Totem Pole - shows the supernatural ancestors of a family. Carving of a wood log on which various figures representing the supernatural ancestors of a family appear on top of each other.

Play Feast - play feasts are where people learn how to host feasts.

Period 1

Throughout the last several lessons, we have learned about the oral history, traditions and ceremonies of the Kwakwaka’wakw who live at the north end of Vancouver Island and adjacent mainland. We have learned about “maya’xala”- to treat someone or something well, the closest word that defines maya’xala in the English language is “respect”. It is respect for all living things: human, animals nature everything. The belief that all things are connected and how our history tells of supernatural beings who sometimes helped and even possessed community members. The way the Kwakwaka’wakw shared their family history is through the songs and dances in ceremonies such as a potlatch. To complete our Unit, we will host our own celebration where we will share what we have learned and also share gifts with our guests like the Kwakwaka’wakw do in their potlatches.

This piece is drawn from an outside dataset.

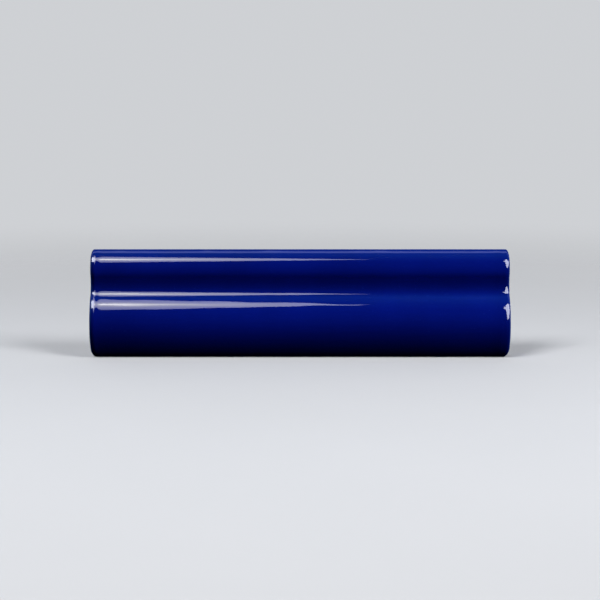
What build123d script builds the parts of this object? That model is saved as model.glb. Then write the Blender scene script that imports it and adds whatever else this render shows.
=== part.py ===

Important to remember when hosting an event:

  1. Welcome your guests as they arrive and show them to their seats.
  2. Once everyone is seated then one student welcomes all guests and gives a short explanation of what the class has worked on over the past few weeks.
  3. When pole-raising and speeches are completed students are to serve guests and a most important teaching is that as hosts you always make sure your guests have something to eat and drink first and then hosts (class members) get to eat and drink.
  1. Review with the class the reason for Potlatching or Feasting. (Potlatching was introduced in Lesson 1).
  2. Discuss with the class that they will be planning and organizing a “Play Feast” to raise two totem poles in the classroom (8 ft. pole made of paper).
  3. Explain that the feast will also be an opportunity to share what was learned in the “Potlatch Collection” unit of study.

Planning the Feast

Planning and organizing the feast:

  • First set a date that will consider the guests’ and hosts’ availability.
  • Discuss the things that will be needed to host your feast (food, displays, traditional Kwakwaka’wakw music, completed poles, invitations etc...) and be sure that each class member is assigned a task.
  • Send out invitations, be sure to include the 5W’s and have one of the students create art on invitation.

Period 2/3

  • The figures on the pole are a Bear holding a copper and a Thunderbird. The figures found on totem poles show a family’s history. They represent supernatural beings who at the beginning of time helped the family’s first ancestors in some way.
  • Look for Bear and Thunderbird masks in the Virtual Tour for inspiration.
  • Divide the class into two even groups to prepare the two poles that will be raised in the classroom BLM 10B.
  • BLM 10B can be enlarged using an over-head projector.
  • Tape the large white paper on the wall to the scale you would like your classroom totem pole to be. (6-8ft height).
  • Project the poles onto a large-scale paper and outline.
  • Paint the totem poles, adding colours and designs, and let dry.
  • Use tape or tacks to secure pole to the wall.
  • You might want to cover the poles with another sheet of paper once they are on the wall. You can then do a “dramatic reveal” of the poles for the guests at your celebration.